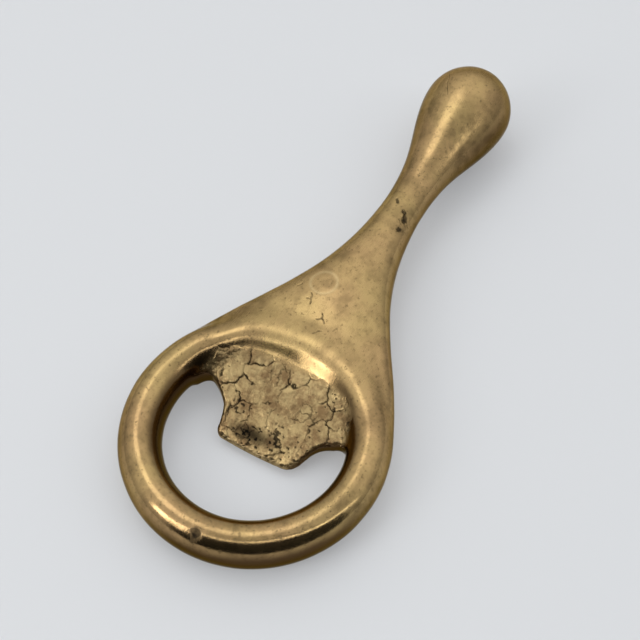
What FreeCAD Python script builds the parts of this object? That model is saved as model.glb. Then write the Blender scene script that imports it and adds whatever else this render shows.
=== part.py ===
import FreeCAD, Part
import math
import os
import Sketcher

# Cast-brass bottle opener in one piece: ring with a pry tongue, flat shoulder, round neck, bulb.
# Design axes before it is laid down: X from the ring's centre to the bulb, Z across the ring.

DIMENSIONS = {
    # ring: an oval bar swept once round the eye
    "ring_line_r": 23.5, "bar_half_w": 4.5, "bar_half_t": 5.5,
    # handle stations: distance from the ring's centre, half-width, half-thickness, edge radius
    "sta_a": 8.0, "wid_a": 26.4, "thk_a": 4.9, "edg_a": 3.6,
    "sta_b": 18.0, "wid_b": 22.6, "thk_b": 4.6, "edg_b": 3.4,
    "sta_c": 28.0, "wid_c": 16.85, "thk_c": 5.0, "edg_c": 3.8,
    "sta_d": 38.0, "wid_d": 11.2, "thk_d": 6.1, "edg_d": 4.8,
    "sta_e": 50.0, "wid_e": 6.75, "thk_e": 5.7, "edg_e": 5.1,
    "sta_f": 58.0, "wid_f": 5.3, "thk_f": 5.05, "edg_f": 4.85,
    "sta_g": 62.0, "wid_g": 4.88, "thk_g": 4.82, "edg_g": 4.76,
    "neck_x": 66.0, "neck_r": 4.7,
    # bulb: widest place, its radius, and the radius of the swelling towards it
    "bulb_x": 99.5, "bulb_r": 10.5, "belly_r": 28.0,
    # tongue outline seen from above, one half
    "tip_x": 1.95, "corner_x": 1.7, "corner_y": 7.4,
    "round_x": 1.3, "round_y": 8.7, "flank_x": 0.1, "flank_y": 9.3,
    "waist_x": 1.8, "waist_y": 9.9, "sweep_x": 4.5, "sweep_y": 11.8,
    "notch_x": 6.4, "notch_y": 14.7, "slot_x": 6.9, "slot_y": 16.3,
    "wall_x": 6.2, "wall_y": 18.0, "root_x": 8.0, "root_y": 22.0, "root_r": 23.8,
    # tongue seen from the side: heights of its top and its underside
    "tongue_back": 25.0, "tongue_front": 3.0,
    "top_front": 4.6, "top_mid_x": 7.5, "top_mid": 0.9, "top_back": 3.4,
    "low_front": 5.5, "low_mid_x": 9.0, "low_mid": 2.8, "low_back": 3.9,
    "tongue_blank": 12.0, "tongue_span": 50.0, "cut_height": 9.0,
    "recess_fillet": 3.0,
}


def make_sheet(doc):
    """Write every driving dimension into an aliased cell."""
    sheet = doc.addObject("Spreadsheet::Sheet", "Dimensions")
    for row, (alias, value) in enumerate(DIMENSIONS.items(), start=1):
        sheet.set(f"A{row}", alias)
        sheet.set(f"B{row}", str(value))
        sheet.setAlias(f"B{row}", alias)
    doc.recompute()
    return sheet


def origin_feature(body, role):
    """Return the body's own origin plane or axis with this role."""
    for feature in body.Origin.OriginFeatures:
        if feature.Role == role:
            return feature
    raise RuntimeError(role)


def new_sketch(body, name, plane, offset=None):
    """Attach an empty sketch to one of the body's origin planes, moved along its normal."""
    sketch = body.newObject("Sketcher::SketchObject", name)
    sketch.AttachmentSupport = [(origin_feature(body, plane), "")]
    sketch.MapMode = "FlatFace"
    if offset:
        sketch.setExpression("AttachmentOffset.Base.z", f"Dimensions.{offset}")
    return sketch


def drive(sketch, constraint, expression):
    """Add a constraint and tie its value to the sheet."""
    index = sketch.addConstraint(constraint)
    sketch.setExpression(f"Constraints[{index}]", expression)


def value_of(alias):
    """Sheet value of an alias; a leading minus turns its sign, None is zero."""
    if alias is None:
        return 0.0
    if alias.startswith("-"):
        return -DIMENSIONS[alias[1:]]
    return DIMENSIONS[alias]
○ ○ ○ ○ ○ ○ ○
Copy and report every line where the word "FreeCAD" is present.

## Output for this exercise
What FreeCAD Python script builds the parts of this object? That model is saved as model.glb. Then write the Blender scene script that imports it and adds whatever else this render shows.
import FreeCAD, Part